• WHAT IS EXPECTED:
Copy the records below exactly as they are written.

• RECORDS TO PROCESS:
◆ ◆ ◆

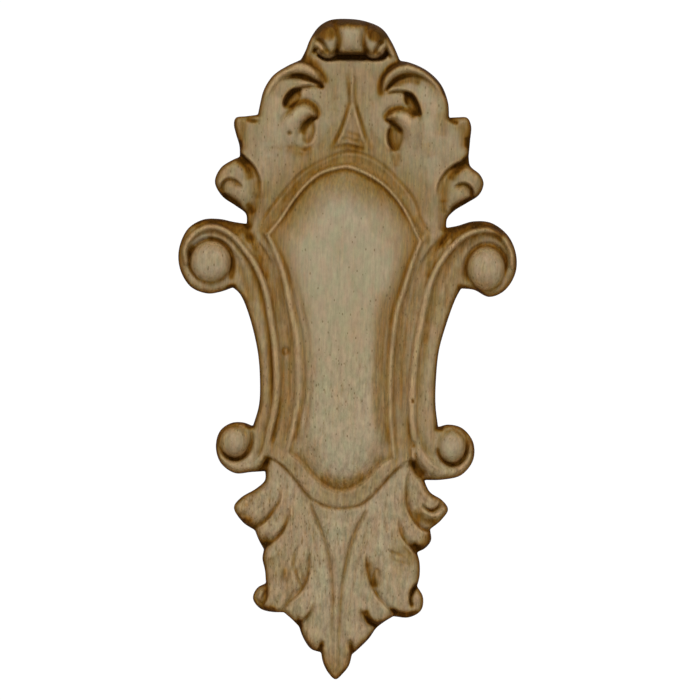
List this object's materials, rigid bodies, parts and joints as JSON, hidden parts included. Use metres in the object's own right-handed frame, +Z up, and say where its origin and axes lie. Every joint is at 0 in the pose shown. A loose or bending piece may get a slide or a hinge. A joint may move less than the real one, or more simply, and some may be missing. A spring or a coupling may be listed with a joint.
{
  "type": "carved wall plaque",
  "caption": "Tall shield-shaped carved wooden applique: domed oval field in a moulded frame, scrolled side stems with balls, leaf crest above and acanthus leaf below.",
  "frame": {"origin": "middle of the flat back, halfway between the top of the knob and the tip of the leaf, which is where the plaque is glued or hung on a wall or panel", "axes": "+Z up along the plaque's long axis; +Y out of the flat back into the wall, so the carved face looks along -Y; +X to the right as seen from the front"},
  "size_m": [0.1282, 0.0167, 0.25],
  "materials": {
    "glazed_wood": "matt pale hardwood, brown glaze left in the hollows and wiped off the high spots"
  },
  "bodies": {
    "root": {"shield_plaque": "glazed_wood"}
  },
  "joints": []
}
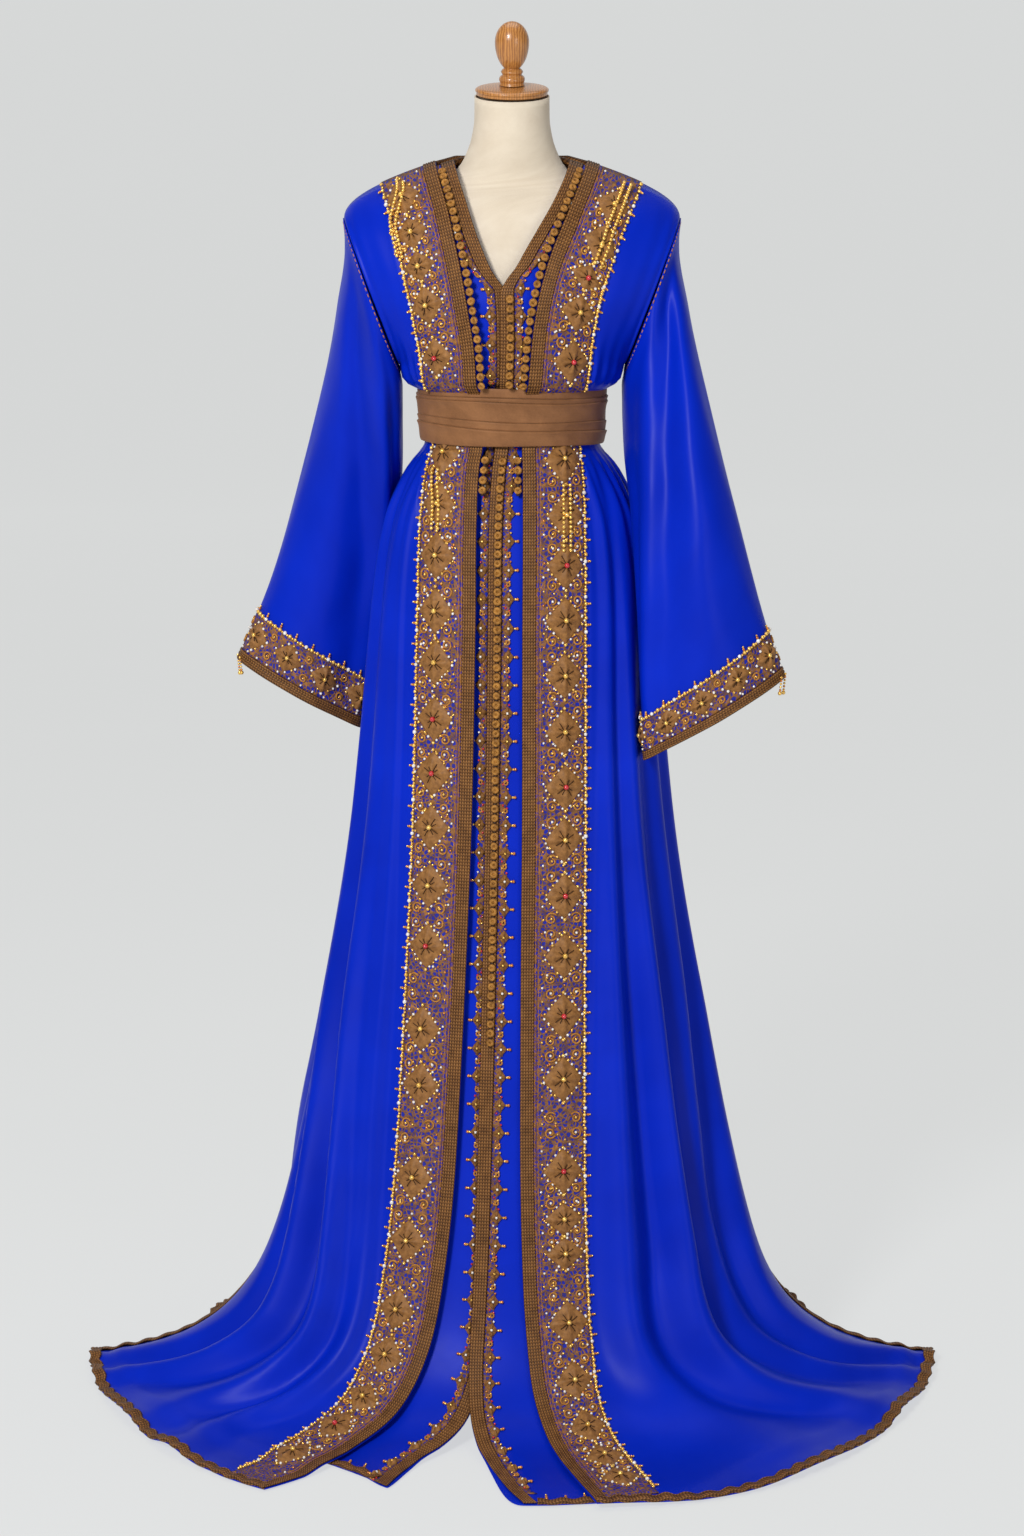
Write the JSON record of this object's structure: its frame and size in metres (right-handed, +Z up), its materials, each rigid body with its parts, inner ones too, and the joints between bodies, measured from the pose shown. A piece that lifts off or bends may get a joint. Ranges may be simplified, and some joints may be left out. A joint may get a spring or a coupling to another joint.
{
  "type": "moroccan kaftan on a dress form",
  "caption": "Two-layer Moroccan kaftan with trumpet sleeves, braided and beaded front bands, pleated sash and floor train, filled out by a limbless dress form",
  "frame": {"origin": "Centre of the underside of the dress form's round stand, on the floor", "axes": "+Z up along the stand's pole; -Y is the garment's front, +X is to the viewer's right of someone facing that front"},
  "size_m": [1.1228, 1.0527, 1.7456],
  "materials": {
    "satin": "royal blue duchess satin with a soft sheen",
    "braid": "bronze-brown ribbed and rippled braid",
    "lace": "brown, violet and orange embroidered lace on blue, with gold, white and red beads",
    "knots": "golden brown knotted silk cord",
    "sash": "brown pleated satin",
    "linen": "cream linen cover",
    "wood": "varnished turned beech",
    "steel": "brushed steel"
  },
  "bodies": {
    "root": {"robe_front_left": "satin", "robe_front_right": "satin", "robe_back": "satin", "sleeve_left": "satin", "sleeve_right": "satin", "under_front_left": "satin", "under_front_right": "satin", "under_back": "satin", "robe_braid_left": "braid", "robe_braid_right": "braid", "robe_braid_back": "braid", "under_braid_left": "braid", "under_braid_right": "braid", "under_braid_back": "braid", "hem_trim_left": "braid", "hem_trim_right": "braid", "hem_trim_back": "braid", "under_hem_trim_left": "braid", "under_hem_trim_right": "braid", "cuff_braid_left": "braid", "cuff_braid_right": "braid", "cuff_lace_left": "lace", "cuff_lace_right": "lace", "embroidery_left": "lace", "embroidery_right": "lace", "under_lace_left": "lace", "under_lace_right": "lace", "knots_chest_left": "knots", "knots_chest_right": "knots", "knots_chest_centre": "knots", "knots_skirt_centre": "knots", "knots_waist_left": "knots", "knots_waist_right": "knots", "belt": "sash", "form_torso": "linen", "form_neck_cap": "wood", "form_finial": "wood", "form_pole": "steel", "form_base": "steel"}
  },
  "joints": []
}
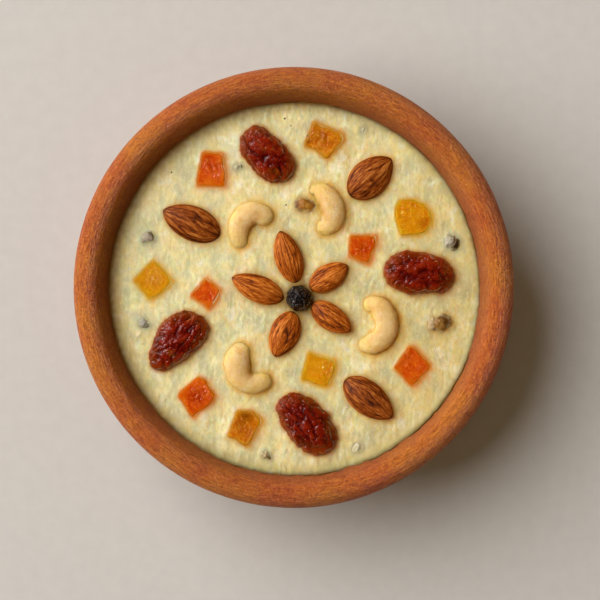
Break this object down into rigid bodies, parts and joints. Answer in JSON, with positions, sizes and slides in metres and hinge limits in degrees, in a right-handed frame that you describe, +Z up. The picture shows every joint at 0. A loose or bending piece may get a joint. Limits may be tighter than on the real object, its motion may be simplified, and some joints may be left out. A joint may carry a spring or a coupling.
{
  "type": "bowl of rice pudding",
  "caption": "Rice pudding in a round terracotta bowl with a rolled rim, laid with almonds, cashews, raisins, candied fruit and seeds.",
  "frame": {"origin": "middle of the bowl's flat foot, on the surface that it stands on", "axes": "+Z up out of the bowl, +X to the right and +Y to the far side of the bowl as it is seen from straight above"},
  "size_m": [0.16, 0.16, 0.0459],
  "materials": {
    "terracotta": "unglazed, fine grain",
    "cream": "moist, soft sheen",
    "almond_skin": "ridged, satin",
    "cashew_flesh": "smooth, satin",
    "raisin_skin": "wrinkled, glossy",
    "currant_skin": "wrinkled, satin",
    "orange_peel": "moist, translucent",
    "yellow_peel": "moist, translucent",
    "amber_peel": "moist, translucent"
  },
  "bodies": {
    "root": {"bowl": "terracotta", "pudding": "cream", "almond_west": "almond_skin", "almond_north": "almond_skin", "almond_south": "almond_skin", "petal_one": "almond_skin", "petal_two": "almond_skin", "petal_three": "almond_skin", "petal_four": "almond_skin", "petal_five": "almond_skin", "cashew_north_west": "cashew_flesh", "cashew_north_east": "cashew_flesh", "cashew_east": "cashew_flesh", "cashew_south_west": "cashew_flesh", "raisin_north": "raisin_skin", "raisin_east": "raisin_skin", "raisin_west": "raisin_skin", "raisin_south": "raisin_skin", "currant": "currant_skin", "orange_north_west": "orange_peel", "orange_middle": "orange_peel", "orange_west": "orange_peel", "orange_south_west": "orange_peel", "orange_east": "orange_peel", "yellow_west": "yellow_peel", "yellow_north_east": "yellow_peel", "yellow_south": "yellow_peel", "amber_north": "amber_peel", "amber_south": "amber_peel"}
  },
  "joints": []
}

◆ ◆ ◆

• TASK ANSWER:
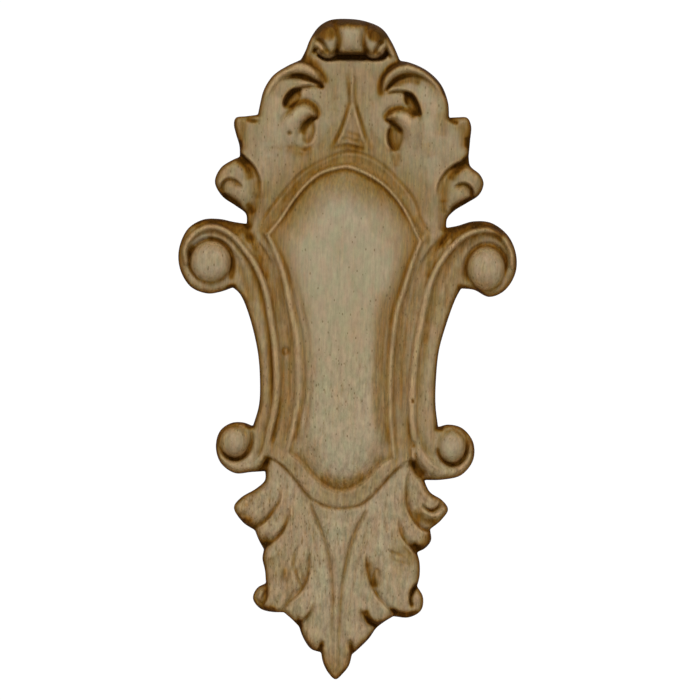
List this object's materials, rigid bodies, parts and joints as JSON, hidden parts included. Use metres in the object's own right-handed frame, +Z up, and say where its origin and axes lie. Every joint is at 0 in the pose shown. A loose or bending piece may get a slide or a hinge. A joint may move less than the real one, or more simply, and some may be missing. A spring or a coupling may be listed with a joint.
{
  "type": "carved wall plaque",
  "caption": "Tall shield-shaped carved wooden applique: domed oval field in a moulded frame, scrolled side stems with balls, leaf crest above and acanthus leaf below.",
  "frame": {"origin": "middle of the flat back, halfway between the top of the knob and the tip of the leaf, which is where the plaque is glued or hung on a wall or panel", "axes": "+Z up along the plaque's long axis; +Y out of the flat back into the wall, so the carved face looks along -Y; +X to the right as seen from the front"},
  "size_m": [0.1282, 0.0167, 0.25],
  "materials": {
    "glazed_wood": "matt pale hardwood, brown glaze left in the hollows and wiped off the high spots"
  },
  "bodies": {
    "root": {"shield_plaque": "glazed_wood"}
  },
  "joints": []
}
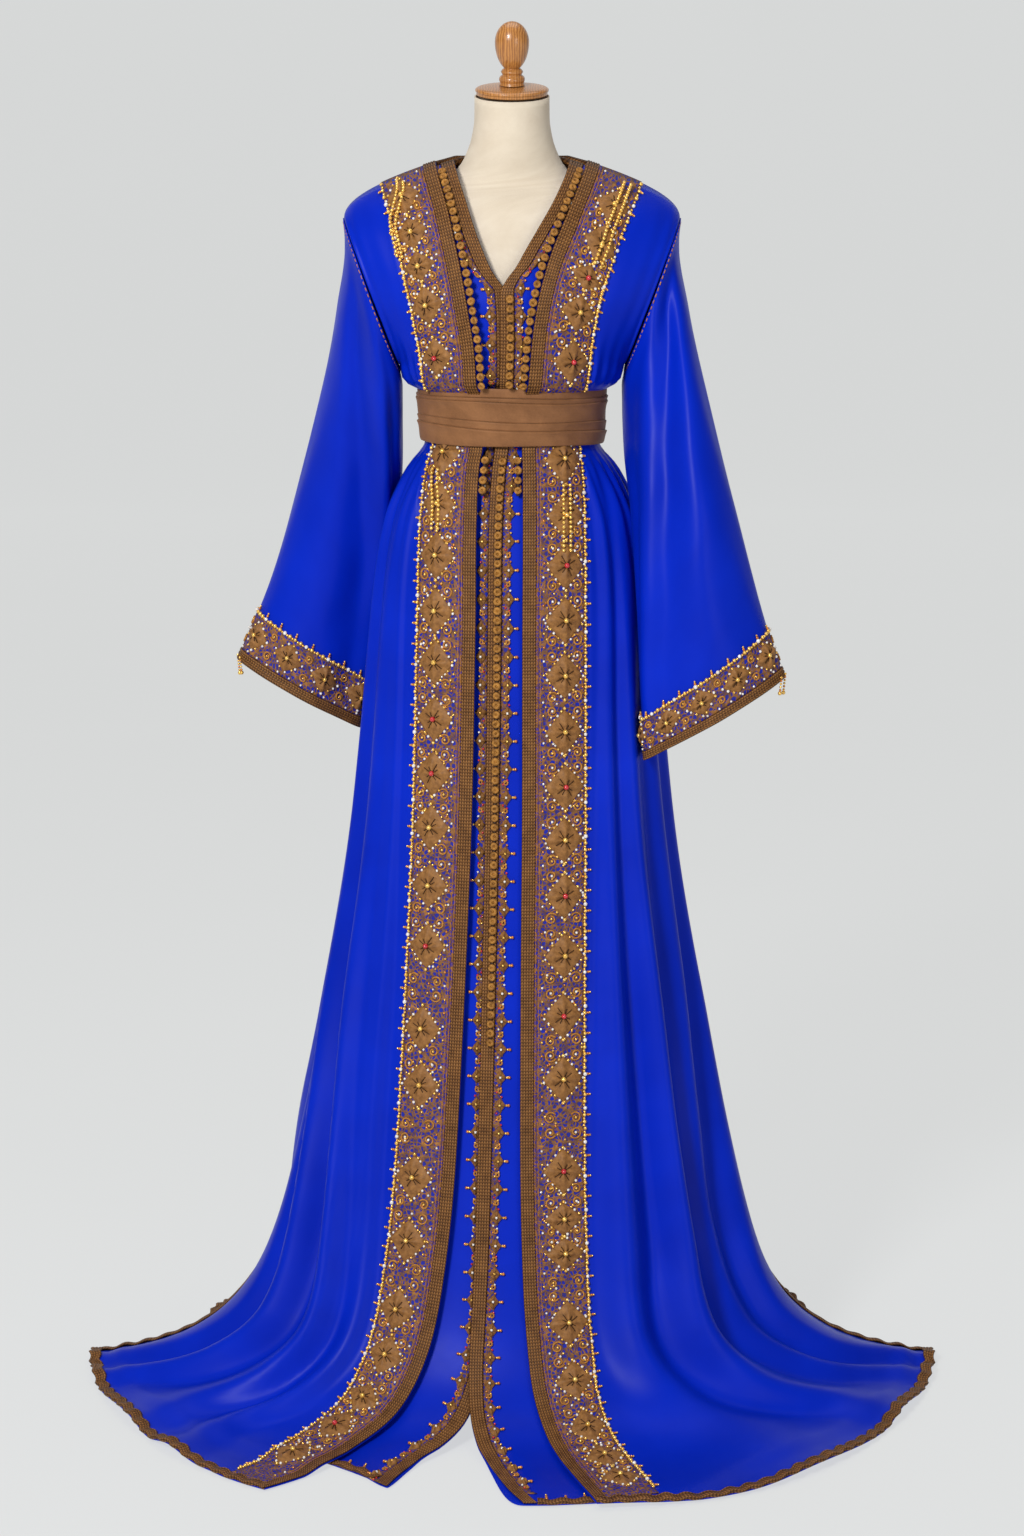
Write the JSON record of this object's structure: its frame and size in metres (right-handed, +Z up), its materials, each rigid body with its parts, inner ones too, and the joints between bodies, measured from the pose shown. A piece that lifts off or bends may get a joint. Ranges may be simplified, and some joints may be left out. A joint may get a spring or a coupling to another joint.
{
  "type": "moroccan kaftan on a dress form",
  "caption": "Two-layer Moroccan kaftan with trumpet sleeves, braided and beaded front bands, pleated sash and floor train, filled out by a limbless dress form",
  "frame": {"origin": "Centre of the underside of the dress form's round stand, on the floor", "axes": "+Z up along the stand's pole; -Y is the garment's front, +X is to the viewer's right of someone facing that front"},
  "size_m": [1.1228, 1.0527, 1.7456],
  "materials": {
    "satin": "royal blue duchess satin with a soft sheen",
    "braid": "bronze-brown ribbed and rippled braid",
    "lace": "brown, violet and orange embroidered lace on blue, with gold, white and red beads",
    "knots": "golden brown knotted silk cord",
    "sash": "brown pleated satin",
    "linen": "cream linen cover",
    "wood": "varnished turned beech",
    "steel": "brushed steel"
  },
  "bodies": {
    "root": {"robe_front_left": "satin", "robe_front_right": "satin", "robe_back": "satin", "sleeve_left": "satin", "sleeve_right": "satin", "under_front_left": "satin", "under_front_right": "satin", "under_back": "satin", "robe_braid_left": "braid", "robe_braid_right": "braid", "robe_braid_back": "braid", "under_braid_left": "braid", "under_braid_right": "braid", "under_braid_back": "braid", "hem_trim_left": "braid", "hem_trim_right": "braid", "hem_trim_back": "braid", "under_hem_trim_left": "braid", "under_hem_trim_right": "braid", "cuff_braid_left": "braid", "cuff_braid_right": "braid", "cuff_lace_left": "lace", "cuff_lace_right": "lace", "embroidery_left": "lace", "embroidery_right": "lace", "under_lace_left": "lace", "under_lace_right": "lace", "knots_chest_left": "knots", "knots_chest_right": "knots", "knots_chest_centre": "knots", "knots_skirt_centre": "knots", "knots_waist_left": "knots", "knots_waist_right": "knots", "belt": "sash", "form_torso": "linen", "form_neck_cap": "wood", "form_finial": "wood", "form_pole": "steel", "form_base": "steel"}
  },
  "joints": []
}
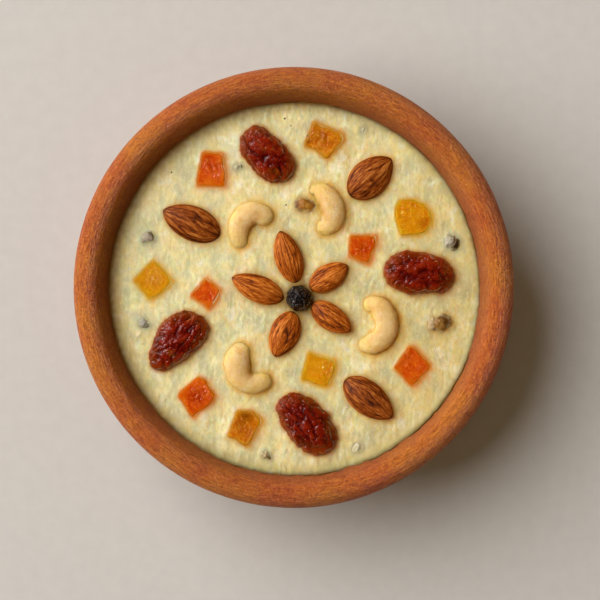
Break this object down into rigid bodies, parts and joints. Answer in JSON, with positions, sizes and slides in metres and hinge limits in degrees, in a right-handed frame that you describe, +Z up. The picture shows every joint at 0. A loose or bending piece may get a joint. Limits may be tighter than on the real object, its motion may be simplified, and some joints may be left out. A joint may carry a spring or a coupling.
{
  "type": "bowl of rice pudding",
  "caption": "Rice pudding in a round terracotta bowl with a rolled rim, laid with almonds, cashews, raisins, candied fruit and seeds.",
  "frame": {"origin": "middle of the bowl's flat foot, on the surface that it stands on", "axes": "+Z up out of the bowl, +X to the right and +Y to the far side of the bowl as it is seen from straight above"},
  "size_m": [0.16, 0.16, 0.0459],
  "materials": {
    "terracotta": "unglazed, fine grain",
    "cream": "moist, soft sheen",
    "almond_skin": "ridged, satin",
    "cashew_flesh": "smooth, satin",
    "raisin_skin": "wrinkled, glossy",
    "currant_skin": "wrinkled, satin",
    "orange_peel": "moist, translucent",
    "yellow_peel": "moist, translucent",
    "amber_peel": "moist, translucent"
  },
  "bodies": {
    "root": {"bowl": "terracotta", "pudding": "cream", "almond_west": "almond_skin", "almond_north": "almond_skin", "almond_south": "almond_skin", "petal_one": "almond_skin", "petal_two": "almond_skin", "petal_three": "almond_skin", "petal_four": "almond_skin", "petal_five": "almond_skin", "cashew_north_west": "cashew_flesh", "cashew_north_east": "cashew_flesh", "cashew_east": "cashew_flesh", "cashew_south_west": "cashew_flesh", "raisin_north": "raisin_skin", "raisin_east": "raisin_skin", "raisin_west": "raisin_skin", "raisin_south": "raisin_skin", "currant": "currant_skin", "orange_north_west": "orange_peel", "orange_middle": "orange_peel", "orange_west": "orange_peel", "orange_south_west": "orange_peel", "orange_east": "orange_peel", "yellow_west": "yellow_peel", "yellow_north_east": "yellow_peel", "yellow_south": "yellow_peel", "amber_north": "amber_peel", "amber_south": "amber_peel"}
  },
  "joints": []
}